# Brief
Without skipping anything, write out each record below exactly.
------------------------------------------------
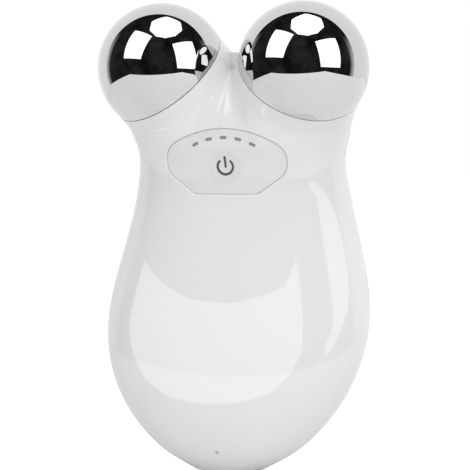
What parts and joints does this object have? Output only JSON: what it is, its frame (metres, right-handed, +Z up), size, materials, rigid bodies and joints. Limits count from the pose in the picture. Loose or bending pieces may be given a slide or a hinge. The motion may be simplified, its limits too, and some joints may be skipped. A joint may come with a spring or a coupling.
{
  "type": "facial toning device",
  "caption": "Hand-held facial toning device with two chrome spheres on short arms, a pear-shaped handle and a power button.",
  "frame": {"origin": "centre of the rubber foot's underside", "axes": "+Z up along the handle, +X to the viewer's right when looking at the control panel, which faces -Y"},
  "size_m": [0.0658, 0.0409, 0.1115],
  "materials": {
    "white_abs": "high gloss moulded ABS",
    "white_panel": "gloss moulded ABS plate",
    "grey_ink": "inlaid dark grey",
    "smoked_pipe": "smoked acrylic",
    "black_plastic": "moulded",
    "led_white": "resin",
    "black_foam": "closed-cell foam",
    "chrome": "mirror chrome plating",
    "black_rubber": "moulded rubber",
    "grey_plastic": "moulded",
    "steel": "zinc-plated",
    "brass": "stamped",
    "red_lead": "PVC insulation",
    "black_lead": "PVC insulation",
    "board_green": "solder mask",
    "aluminium_can": "satin",
    "white_nylon": "moulded nylon",
    "cell_wrap": "laminated foil pouch",
    "clear_pipe": "clear acrylic"
  },
  "bodies": {
    "housing": {"front_shell": "white_abs", "rear_shell": "white_abs", "control_panel": "white_panel", "level_light_pipes": "smoked_pipe", "led_baffle": "black_plastic", "led_chips": "led_white", "panel_gasket": "black_foam", "left_sphere": "chrome", "right_sphere": "chrome", "left_seat_ring": "black_rubber", "right_seat_ring": "black_rubber", "left_carrier": "grey_plastic", "right_carrier": "grey_plastic", "sphere_screws": "steel", "electrode_terminals": "brass", "left_electrode_lead": "red_lead", "right_electrode_lead": "black_lead", "main_board": "board_green", "tact_switch": "black_plastic", "microcontroller": "black_plastic", "boost_coil": "black_plastic", "capacitors": "aluminium_can", "buzzer": "black_plastic", "connectors": "white_nylon", "board_screws": "steel", "battery_cell": "cell_wrap", "battery_tray": "grey_plastic", "battery_leads": "red_lead", "charge_board": "board_green", "charge_socket": "steel", "charge_tongue": "black_plastic", "charge_leads": "black_lead", "charge_indicator": "clear_pipe", "charge_led": "led_white", "base_foot": "black_rubber", "shell_screws": "steel", "screw_caps": "white_abs"},
    "power_button": {"power_button": "white_panel", "power_symbol": "grey_ink", "switch_stem": "grey_plastic"}
  },
  "joints": [
    {"name": "power_button_press", "type": "slide", "parent": "housing", "child": "power_button", "axis": [0, 0.9848, 0.1736], "range_m": [0, 0.00035], "stiffness_N_per_m": 3000, "springref_m": -0.0003}
  ]
}
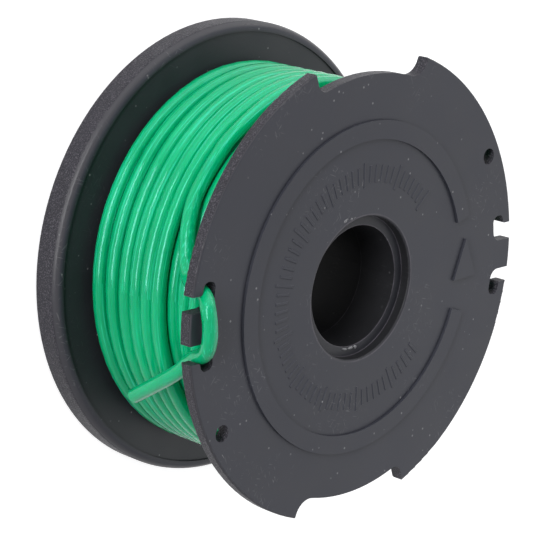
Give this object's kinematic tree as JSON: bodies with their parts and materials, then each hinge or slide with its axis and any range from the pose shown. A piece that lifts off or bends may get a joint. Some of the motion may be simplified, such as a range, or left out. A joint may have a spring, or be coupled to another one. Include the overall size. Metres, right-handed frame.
------------------------------------------------
# Answer to the problem
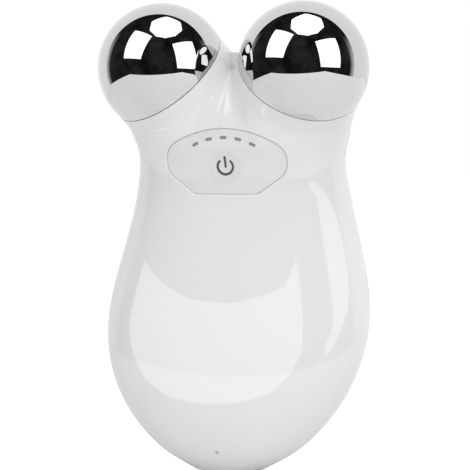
What parts and joints does this object have? Output only JSON: what it is, its frame (metres, right-handed, +Z up), size, materials, rigid bodies and joints. Limits count from the pose in the picture. Loose or bending pieces may be given a slide or a hinge. The motion may be simplified, its limits too, and some joints may be skipped. A joint may come with a spring or a coupling.
{
  "type": "facial toning device",
  "caption": "Hand-held facial toning device with two chrome spheres on short arms, a pear-shaped handle and a power button.",
  "frame": {"origin": "centre of the rubber foot's underside", "axes": "+Z up along the handle, +X to the viewer's right when looking at the control panel, which faces -Y"},
  "size_m": [0.0658, 0.0409, 0.1115],
  "materials": {
    "white_abs": "high gloss moulded ABS",
    "white_panel": "gloss moulded ABS plate",
    "grey_ink": "inlaid dark grey",
    "smoked_pipe": "smoked acrylic",
    "black_plastic": "moulded",
    "led_white": "resin",
    "black_foam": "closed-cell foam",
    "chrome": "mirror chrome plating",
    "black_rubber": "moulded rubber",
    "grey_plastic": "moulded",
    "steel": "zinc-plated",
    "brass": "stamped",
    "red_lead": "PVC insulation",
    "black_lead": "PVC insulation",
    "board_green": "solder mask",
    "aluminium_can": "satin",
    "white_nylon": "moulded nylon",
    "cell_wrap": "laminated foil pouch",
    "clear_pipe": "clear acrylic"
  },
  "bodies": {
    "housing": {"front_shell": "white_abs", "rear_shell": "white_abs", "control_panel": "white_panel", "level_light_pipes": "smoked_pipe", "led_baffle": "black_plastic", "led_chips": "led_white", "panel_gasket": "black_foam", "left_sphere": "chrome", "right_sphere": "chrome", "left_seat_ring": "black_rubber", "right_seat_ring": "black_rubber", "left_carrier": "grey_plastic", "right_carrier": "grey_plastic", "sphere_screws": "steel", "electrode_terminals": "brass", "left_electrode_lead": "red_lead", "right_electrode_lead": "black_lead", "main_board": "board_green", "tact_switch": "black_plastic", "microcontroller": "black_plastic", "boost_coil": "black_plastic", "capacitors": "aluminium_can", "buzzer": "black_plastic", "connectors": "white_nylon", "board_screws": "steel", "battery_cell": "cell_wrap", "battery_tray": "grey_plastic", "battery_leads": "red_lead", "charge_board": "board_green", "charge_socket": "steel", "charge_tongue": "black_plastic", "charge_leads": "black_lead", "charge_indicator": "clear_pipe", "charge_led": "led_white", "base_foot": "black_rubber", "shell_screws": "steel", "screw_caps": "white_abs"},
    "power_button": {"power_button": "white_panel", "power_symbol": "grey_ink", "switch_stem": "grey_plastic"}
  },
  "joints": [
    {"name": "power_button_press", "type": "slide", "parent": "housing", "child": "power_button", "axis": [0, 0.9848, 0.1736], "range_m": [0, 0.00035], "stiffness_N_per_m": 3000, "springref_m": -0.0003}
  ]
}
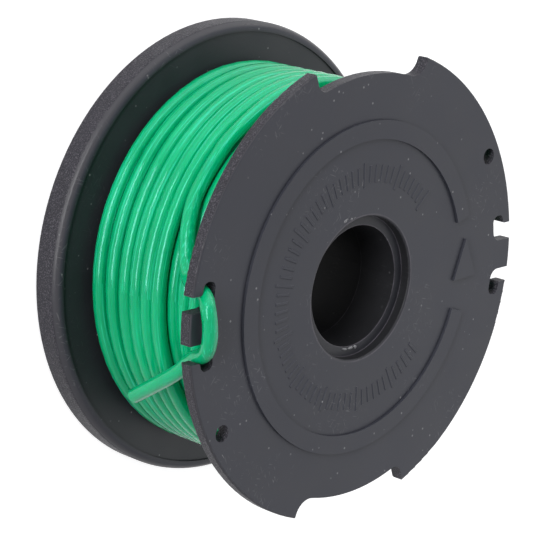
Give this object's kinematic tree as JSON: bodies with their parts and materials, then each hinge or slide with its axis and any range from the pose shown. A piece that lifts off or bends may get a joint. Some of the motion may be simplified, such as a range, or left out. A joint may have a spring, or be coupled to another one. Include the overall size. Metres, right-handed frame.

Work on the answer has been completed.